DOUGLAS COUNTY, Colo. — It's becoming known as the "Road of Death." At least that's what some people in Douglas County are calling a dangerous seven-mile stretch of Interstate 25 frontage road south of Castle Rock.
After yet another deadly crash in late January — the second since August along the road between Plum Creek Parkway and Tomah Road — neighbors are speaking out for change.
"It bothers me a lot that I have to drive by this every day," said Tom Prosceno, looking at the memorial to two teenagers killed there last summer. "I came upon it after it happened. It's horrible. There's been two fatalities on this road in five months. It's a death road. Something has to be done about this."
Lesli Fritts, who has lived nearby for 30 years, has also been sounding the alarm about the stretch of road, which is lined with guardrails that were installed during the I-25 Gap Project.
"When they added the third lane there, it brought the interstate much, much closer to this frontage road than what it ever was," said Fritts, who pointed out that the guardrails are protecting a concrete barrier to I-25, not drivers on the road. "So where guardrail is supposed to keep you safe, in this sense, it's created a huge danger for us all that live down here."
A planned interchange will eventually move the entire frontage road to the other side of the railroad tracks, which is why many neighbors believe local officials and the Colorado Department of Transportation (CDOT) have been slow to respond to concerns.
"I've heard this road is going to move to that side of the tracks for 20 years," Fritts said. "We can't keep waiting, waiting, waiting. It's a death trap."
Contact Denver7 obtained accident data for the seven-mile stretch of frontage road west of Interstate 25.

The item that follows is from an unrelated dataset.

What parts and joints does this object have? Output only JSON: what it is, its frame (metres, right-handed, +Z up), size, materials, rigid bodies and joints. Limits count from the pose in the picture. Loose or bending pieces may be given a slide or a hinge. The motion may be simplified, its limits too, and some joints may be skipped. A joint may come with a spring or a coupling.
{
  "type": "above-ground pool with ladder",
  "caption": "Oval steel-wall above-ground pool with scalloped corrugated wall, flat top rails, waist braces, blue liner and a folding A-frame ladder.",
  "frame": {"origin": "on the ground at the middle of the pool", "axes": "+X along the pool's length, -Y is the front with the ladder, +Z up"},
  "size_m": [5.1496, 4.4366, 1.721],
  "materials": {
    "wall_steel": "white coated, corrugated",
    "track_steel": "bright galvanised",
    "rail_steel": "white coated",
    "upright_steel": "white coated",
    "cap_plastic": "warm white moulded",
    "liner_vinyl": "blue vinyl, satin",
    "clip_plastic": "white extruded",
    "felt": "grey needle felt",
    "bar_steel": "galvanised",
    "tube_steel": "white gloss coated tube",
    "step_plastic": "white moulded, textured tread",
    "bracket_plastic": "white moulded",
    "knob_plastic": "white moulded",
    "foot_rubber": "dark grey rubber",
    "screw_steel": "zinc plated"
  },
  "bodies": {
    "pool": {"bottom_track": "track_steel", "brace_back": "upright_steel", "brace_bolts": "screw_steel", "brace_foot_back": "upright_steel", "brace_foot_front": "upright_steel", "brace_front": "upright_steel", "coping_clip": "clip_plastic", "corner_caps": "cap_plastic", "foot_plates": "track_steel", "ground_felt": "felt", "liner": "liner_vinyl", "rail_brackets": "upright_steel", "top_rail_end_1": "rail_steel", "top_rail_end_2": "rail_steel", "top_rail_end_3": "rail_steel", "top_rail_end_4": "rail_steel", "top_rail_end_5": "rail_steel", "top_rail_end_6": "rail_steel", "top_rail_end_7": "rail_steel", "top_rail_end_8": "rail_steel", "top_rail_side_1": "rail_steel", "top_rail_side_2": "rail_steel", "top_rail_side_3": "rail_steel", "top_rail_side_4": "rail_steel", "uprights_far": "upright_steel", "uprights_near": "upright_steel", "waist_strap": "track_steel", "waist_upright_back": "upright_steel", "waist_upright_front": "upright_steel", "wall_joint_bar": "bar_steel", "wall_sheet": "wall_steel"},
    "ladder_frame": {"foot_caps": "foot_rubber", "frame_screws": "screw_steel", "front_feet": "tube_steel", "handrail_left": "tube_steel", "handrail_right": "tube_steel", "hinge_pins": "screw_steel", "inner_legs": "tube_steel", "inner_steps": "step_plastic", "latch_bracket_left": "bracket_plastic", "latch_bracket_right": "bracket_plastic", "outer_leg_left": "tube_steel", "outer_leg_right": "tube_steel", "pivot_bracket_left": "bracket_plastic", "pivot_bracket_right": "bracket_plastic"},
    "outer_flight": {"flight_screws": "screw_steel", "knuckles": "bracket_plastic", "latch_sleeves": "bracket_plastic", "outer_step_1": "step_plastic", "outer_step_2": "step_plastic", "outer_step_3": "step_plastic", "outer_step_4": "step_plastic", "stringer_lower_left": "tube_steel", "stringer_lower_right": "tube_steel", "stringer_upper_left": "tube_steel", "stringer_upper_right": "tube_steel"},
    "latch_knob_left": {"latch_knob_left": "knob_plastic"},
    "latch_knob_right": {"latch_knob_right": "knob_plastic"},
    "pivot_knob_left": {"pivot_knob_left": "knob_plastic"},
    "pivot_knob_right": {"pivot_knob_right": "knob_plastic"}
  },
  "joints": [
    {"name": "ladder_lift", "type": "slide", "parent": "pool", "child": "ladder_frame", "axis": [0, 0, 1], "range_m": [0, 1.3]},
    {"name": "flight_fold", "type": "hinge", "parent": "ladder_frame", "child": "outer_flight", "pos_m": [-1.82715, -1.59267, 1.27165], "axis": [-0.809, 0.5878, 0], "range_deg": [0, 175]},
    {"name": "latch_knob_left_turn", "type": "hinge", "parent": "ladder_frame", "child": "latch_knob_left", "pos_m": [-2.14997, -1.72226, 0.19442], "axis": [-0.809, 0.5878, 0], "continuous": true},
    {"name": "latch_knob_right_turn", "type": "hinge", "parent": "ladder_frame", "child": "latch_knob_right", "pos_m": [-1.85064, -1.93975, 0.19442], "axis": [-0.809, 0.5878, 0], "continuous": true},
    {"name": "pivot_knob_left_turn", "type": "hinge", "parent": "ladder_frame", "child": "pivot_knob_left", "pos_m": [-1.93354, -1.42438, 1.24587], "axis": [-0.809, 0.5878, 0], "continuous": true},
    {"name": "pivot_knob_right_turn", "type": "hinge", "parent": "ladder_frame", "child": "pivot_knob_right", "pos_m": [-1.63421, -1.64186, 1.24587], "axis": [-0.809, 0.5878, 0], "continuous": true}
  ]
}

In the last two years, information from CDOT shows at least 16 accidents with at least 10 people injured. Last August, two teenagers died in a head-on collision. Last month, another crash killed one. Of those accidents, speed or alcohol was a contributing factor in at least five of them. This dataset is not complete, as CDOT is waiting on additional crash data.
"We are hoping that you guys could air it and get more action because nothing's happening," said Prosceno. "I guarantee there will be another fatality."
Prosceno pointed to the lack of shoulders and guardrails lining each side.
"I white knuckle down here all the time," he said. "And then people will just blow by me. It's sad that lives have been lost due to a guardrail. They need to take the guardrail out — all of it."
Emails obtained by Contact Denver7 show community members warning CDOT officials about the "very dangerous frontage road" two years ago. However, CDOT managers responded that the guardrail is "valid and necessary" and that removing it "would actually make the roadway less safe."
After last summer's tragic crash, records show CDOT changed course, pulling together a new team to evaluate the road and conduct a speed study. Last week, CDOT emailed community members stating, "We are in the process of some substantial changes."
The department has already added centerline rumble strips, lowered the speed limit from 55 miles per hour to 45 miles per hour and stated it will remove approximately 11,000 feet of guardrail.
"I don't think it's enough. They need to take it all down," said Prosceno. "I guarantee there will be another fatality by May or when the March storms hit. There will be another one unless people start paying attention and thinking about it."
CDOT declined an on-camera interview, but a spokesperson said that the guardrails are slated to be removed within the next month, weather permitting.